First of all, it’s not possible to live up to the original. It’s Ridley Scott. It’s a masterpiece. It’s one of the best sci-fi films, one of the best films in the past 50 years.
For me, what terrorizes me right now is what I’m doing is taking Blade Runner and making it my own, and that is horrific. To realize that when I look at the dailies, it’s not Ridley Scott, it’s me, and that it’s different. It’s still the same universe, we are still in the same dream, but it’s mine, so it’s like I have no idea how you people will react, I don’t know. It has its own life.
How has it been working with Ryan Gosling?

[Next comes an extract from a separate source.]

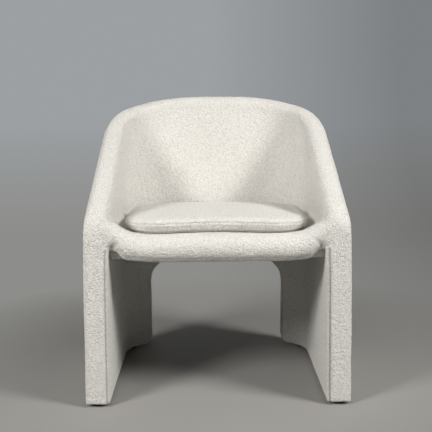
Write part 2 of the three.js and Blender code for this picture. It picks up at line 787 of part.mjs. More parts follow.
function seatBody(layer, tailAt) {
  const seatEnd = halfWidthAt(0);
  const places = [0, seatHalf - lipEndRun];
  for (const share of lipRingShares) places.push(seatHalf - lipEndRun + lipEndRun * share);
  places.push(seatEnd);
  const mirroredPlaces = places.slice(1).map((x) => -x).reverse();
  const rings = [...mirroredPlaces, ...places].map((x) => seatRing(x, layer, tailAt(lipUnder(x))));
  return loft(rings, flatAlongX);
}

function addSeat() {
  const room = tubInterior(railInset, [lipUnderside - overrun, deckHeight + overrun], -overrun);
  const rear = overallDepth;
  const skirt = railSetback - gap;
  const outer = seatBody(0, () => [
    [skirt - fabric, railBottom - fabric], [skirt, railBottom - fabric],
    [skirt, deckFoamBottom - gap], [rear, deckFoamBottom - gap],
  ]);
  const inner = seatBody(fabric, (under) => [
    [skirt + railClearance, under + fabric], [skirt + railClearance, railTop - strapWidth / 2],
    [rear + overrun, railTop - strapWidth / 2], [rear + overrun, deckHeight - fabric],
  ]);
  addPiece(seat, 'seat_cover', outer.subtract(inner).intersect(room), boucle);
  const body = seatBody(foamInset, (under) => [
    [skirt, under + foamInset], [skirt, deckFoamBottom], [rear, deckFoamBottom],
  ]);
  addPiece(seat, 'seat_foam', body.intersect(room), foam);
  const dustRoom = tubInterior(
    railInset + dustCoverMargin,
    [railBottom - gap - dustCoverThickness, railBottom - gap],
    railSetback + dustCoverMargin,
  );
  addPiece(seat, 'dust_cover', dustRoom, cambric);
}

// The cushion's outline from above, about its own middle: a rounded D with sides drawn in a little.
const cushionReach = (cushionBack - cushionFront) / 2;
function cushionOutline() {
  const front = -cushionReach;
  const back = cushionReach;
  const points = [];
  const corner = (cx, cy, radius, start) => {
    for (let i = 0; i <= cornerSteps; i++) {
      const turn = start + ((Math.PI / 2) * i) / cornerSteps;
      points.push([cx + radius * Math.cos(turn), cy + radius * Math.sin(turn)]);
    }
  };
  const frontX = cushionHalfWidth - cushionFrontCorner;
  const backX = cushionHalfWidth - cushionBackCorner;
  corner(backX, back - cushionBackCorner, cushionBackCorner, 0);
  points.push([0, back - cushionSideDraw]);
  corner(-backX, back - cushionBackCorner, cushionBackCorner, Math.PI / 2);
  points.push([-cushionHalfWidth + cushionSideDraw, 0]);
  corner(-frontX, front + cushionFrontCorner, cushionFrontCorner, Math.PI);
  points.push([0, front + cushionSideDraw]);
  corner(frontX, front + cushionFrontCorner, cushionFrontCorner, -Math.PI / 2);
  points.push([cushionHalfWidth - cushionSideDraw, 0]);
  return points;
}

// Rings of the cushion from its underside to its crown: how far in from the outline, and how high.
// The crown's shares are of the way from the top seam to the middle, and of the crown's height.
const crownShares = [[0.09, 0.3], [0.24, 0.62], [0.45, 0.86], [0.72, 0.98]];
function cushionForm(layer) {
  const outline = cushionOutline();
  const reach = cushionReach;
  const seam = cushionSeamDraw;
  const top = cushionBoxing - seam;
  const profile = [
    [reach / 2, 0], [reach / 6, 0], [2 * seam, 0], [seam, seam], [0, cushionBoxing / 4],
    [0, (3 * cushionBoxing) / 4], [seam, top],
  ];
  for (const [inShare, upShare] of crownShares)
    profile.push([reach * inShare + seam, top + (cushionBoxing - top + cushionCrown) * upShare]);
  const full = cushionBoxing + cushionCrown;
  const squeeze = (full - 2 * layer) / full;
  const rings = profile.map(([inset, z]) => {
    const shrink = 1 - (inset + layer) / reach;
    return outline.map(([x, y]) => new THREE.Vector3(x * shrink, y * shrink, layer + z * squeeze));
  });
  return loft(rings, flatAlongZ);
}

// A box on the zip's middle line: half length, width and heights above the cushion's underside.
const zipBox = (halfLength, width, height) =>
  box([-halfLength, halfLength], [-width / 2, width / 2], height);

function addCushion() {
  cushion.position.set(0, frontFace + cushionFront + cushionReach, cushionBase);
  const zip = new THREE.Group();
  zip.position.y = cushionReach - zipInset;
  cushion.add(zip);
  const atZip = (solid) => solid.translate([0, zip.position.y, 0]);
  const slot = zipBox(zipHalfLength, zipSlotWidth, [-overrun, 2 * cushionFabric]);
  const cover = cushionForm(0).subtract(cushionForm(cushionFabric)).subtract(atZip(slot));
  addPiece(cushion, 'cushion_cover', cover, boucle);
  const groove = zipBox(zipHalfLength + zipTapeWidth / 2, zipTapeWidth + 2 * gap, [0, zipGroove]);
  const pad = cushionForm(cushionFabric + gap).subtract(atZip(groove));
  addPiece(cushion, 'cushion_foam', pad, foam);
  const tapeLow = cushionFabric + gap;
  const chainLow = tapeLow - zipChainThickness;
  const tape = zipBox(zipHalfLength + gap, zipTapeWidth, [tapeLow, tapeLow + zipTapeThickness]);
  const chain = zipBox(zipHalfLength - gap, zipChainWidth, [chainLow, tapeLow + zipTapeThickness]);
  addPiece(zip, 'zip_tape', tape.add(chain), tapeCloth);
  const low = chainLow - gap - sliderWall;
  const shell = zipBox(sliderLength / 2, sliderWidth, [low, tapeLow - gap]);
  const channel = zipBox(sliderLength, zipChainWidth + 2 * gap, [chainLow - gap, tapeLow]);
  const pull = box([0, pullLength], [-pullWidth / 2, pullWidth / 2], [low, low + sliderWall]);
  addPiece(zip, 'zip_slider', shell.subtract(channel).add(pull), steel)
    .position.x = sliderLength - zipHalfLength;
}

function addBolts() {
  for (const { name, x, y, turn } of boltPlaces) {
    const body = solidOf(boltBody(0, boltLength)).add(solidOf(boltHead()));
    const bolt = addPiece(seat, `seat_bolt_${name}`, body, steel);
    bolt.position.set(x, y, railMiddle);
    bolt.rotation.z = turn;
  }
}

addShells();
addWallFoam();
addCovers();
addFeet();
addSeatFrame();
addBolts();
addWebbing();
addSeat();
addCushion();

export default chair;
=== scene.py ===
"""The looks of a tub chair: bouclé covers over its shells, a loose cushion, and its small parts.

Lengths are metres. x runs across the chair, y from its front to its back, z up from the floor.
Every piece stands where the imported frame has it, and moves with one of the frame's bodies.
"""

import json
import logging
import math
from collections.abc import Callable, Iterable
from dataclasses import dataclass, field
from enum import Enum

import bmesh
import bpy
from mathutils import Matrix, Vector, noise

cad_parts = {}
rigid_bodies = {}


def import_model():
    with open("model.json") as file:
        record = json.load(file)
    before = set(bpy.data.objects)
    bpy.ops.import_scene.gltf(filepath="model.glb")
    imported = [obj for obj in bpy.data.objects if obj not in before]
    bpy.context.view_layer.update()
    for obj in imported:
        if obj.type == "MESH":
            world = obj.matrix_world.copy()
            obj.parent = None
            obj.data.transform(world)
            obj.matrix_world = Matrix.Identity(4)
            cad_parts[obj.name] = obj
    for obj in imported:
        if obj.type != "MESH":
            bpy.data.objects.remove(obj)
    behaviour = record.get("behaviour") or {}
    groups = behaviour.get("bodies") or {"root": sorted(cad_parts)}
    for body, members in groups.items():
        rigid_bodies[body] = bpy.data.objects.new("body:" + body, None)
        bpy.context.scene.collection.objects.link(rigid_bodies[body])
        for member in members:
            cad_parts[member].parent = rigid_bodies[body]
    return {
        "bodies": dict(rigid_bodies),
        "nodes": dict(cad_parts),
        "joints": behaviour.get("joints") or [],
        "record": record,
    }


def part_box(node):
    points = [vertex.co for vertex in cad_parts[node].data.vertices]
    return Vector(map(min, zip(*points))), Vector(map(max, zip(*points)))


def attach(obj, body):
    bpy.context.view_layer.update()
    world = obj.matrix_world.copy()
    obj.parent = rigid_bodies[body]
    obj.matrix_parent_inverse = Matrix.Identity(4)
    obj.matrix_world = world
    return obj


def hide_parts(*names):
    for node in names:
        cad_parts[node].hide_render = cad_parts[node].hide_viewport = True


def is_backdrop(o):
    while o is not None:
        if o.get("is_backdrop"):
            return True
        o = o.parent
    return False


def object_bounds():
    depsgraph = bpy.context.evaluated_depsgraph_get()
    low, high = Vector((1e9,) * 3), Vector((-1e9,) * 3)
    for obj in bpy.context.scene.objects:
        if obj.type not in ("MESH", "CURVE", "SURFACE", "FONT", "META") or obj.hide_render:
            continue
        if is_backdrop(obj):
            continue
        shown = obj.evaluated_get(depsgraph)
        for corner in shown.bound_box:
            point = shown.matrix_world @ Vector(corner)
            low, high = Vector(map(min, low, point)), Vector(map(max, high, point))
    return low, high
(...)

I must say, the thing I can say is that Ryan Gosling is insanely good. I’m very impressed by that actor. It’s the first time I’ve worked with him and I never had someone that was as much a trooper, as dedicated, as precise and engaged. I feel that he is a real partner with me. I said to him, "You know, we are going to do it together and it’s like walking in a dark room with a lighter trying to find the way out. It’s a huge room and we are alone and it’s dark and it’s cold." And he said, "Yeah, I understand exactly." But we have a lot of fun.
It’s funny because very often we say that nobody realizes that a bunch of Canadians took over Blade Runner. We are, like, covert, nobody knows. I knew he was a great actor, I didn’t know how brilliant — he’s really an intelligent person, very clever, very provocative mind, he’s bringing a lot to the project right now, a lot, in a positive way. I’m very excited about it.
And what’s it like to work with Harrison Ford?
It’s a long shoot, and I started prep with him, but I didn’t start to shoot with him. But I will say that Harrison, to my great relief … you know Harrison Ford, he was one of my biggest heroes. I grew up with him, so to meet a man like that who is kind of a legend in your heart, that has that kind of humility, generosity, open-mindedness and simplicity, one of the nicest human beings I’ve met. I’m really looking forward to start working with him.
What are your top three science-fiction films?
2001: A Space Odyssey, Close Encounters of the Third Kind and Blade Runner … so you can see that I’m in deep shit!